Blameless post-mortems also document what the team did well. This reinforces good practices and provides balance.

“The on-call engineer correctly identified the affected service within six minutes of the alert firing.” “The incident channel was opened promptly and stakeholders were notified within ten minutes of detection.” “The automated rollback tooling was available and functional, though it was not used in this instance.”


Action Items

Writing Effective Action Items

Action items must be specific, assignable, and time-bounded. Vague action items are rarely completed.

Weak action item:

“Improve monitoring.”

Strong action item:

“Add a memory usage alert for the payment processor client that fires when RSS exceeds 80% of the container limit. Owner: Platform team. Target: 2026-06-28.”

Action Item Language

  • “Add an alert for…”
  • “Update the runbook to include…”
  • “Introduce a load testing stage to the deployment pipeline before…”
  • “Review and update documentation for…”
  • “Conduct a review of all services that use…”

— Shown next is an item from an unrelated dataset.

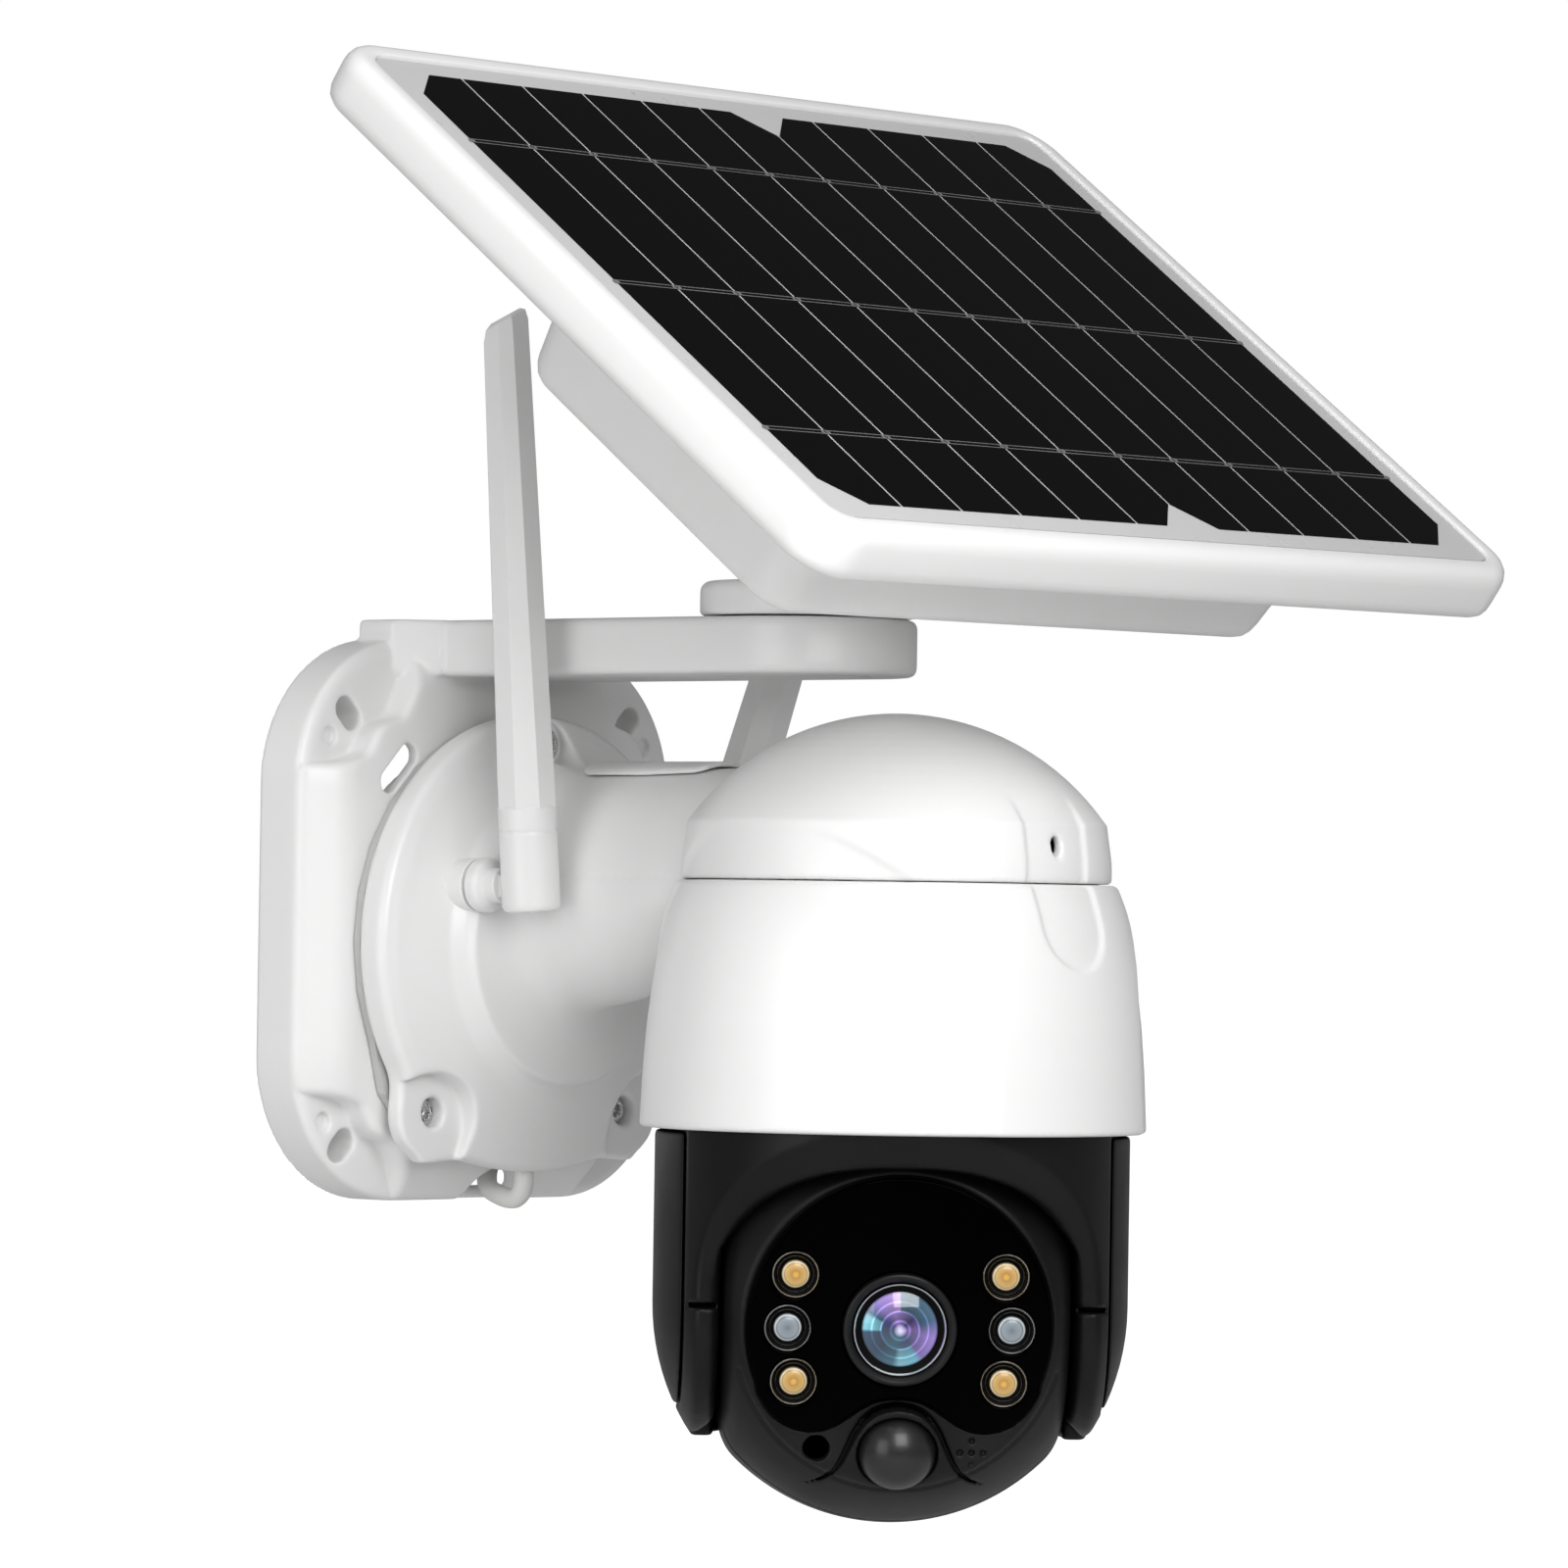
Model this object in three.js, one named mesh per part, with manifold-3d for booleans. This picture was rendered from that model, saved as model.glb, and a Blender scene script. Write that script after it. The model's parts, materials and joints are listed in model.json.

Practical Phrases for Post-Mortems

  • “This incident was caused by a combination of…”
  • “The detection time was longer than expected because…”
  • “We have identified the following action items to prevent recurrence…”
  • “No single point of failure caused this incident — rather, several contributing factors aligned.”
  • “The blameless framing of this review is intentional: our goal is to improve the system, not to assess individual performance.”

A well-written blameless post-mortem builds trust within a team and creates a shared understanding of complex systems. Using precise, objective English — focused on systems rather than people — is the foundation of that trust.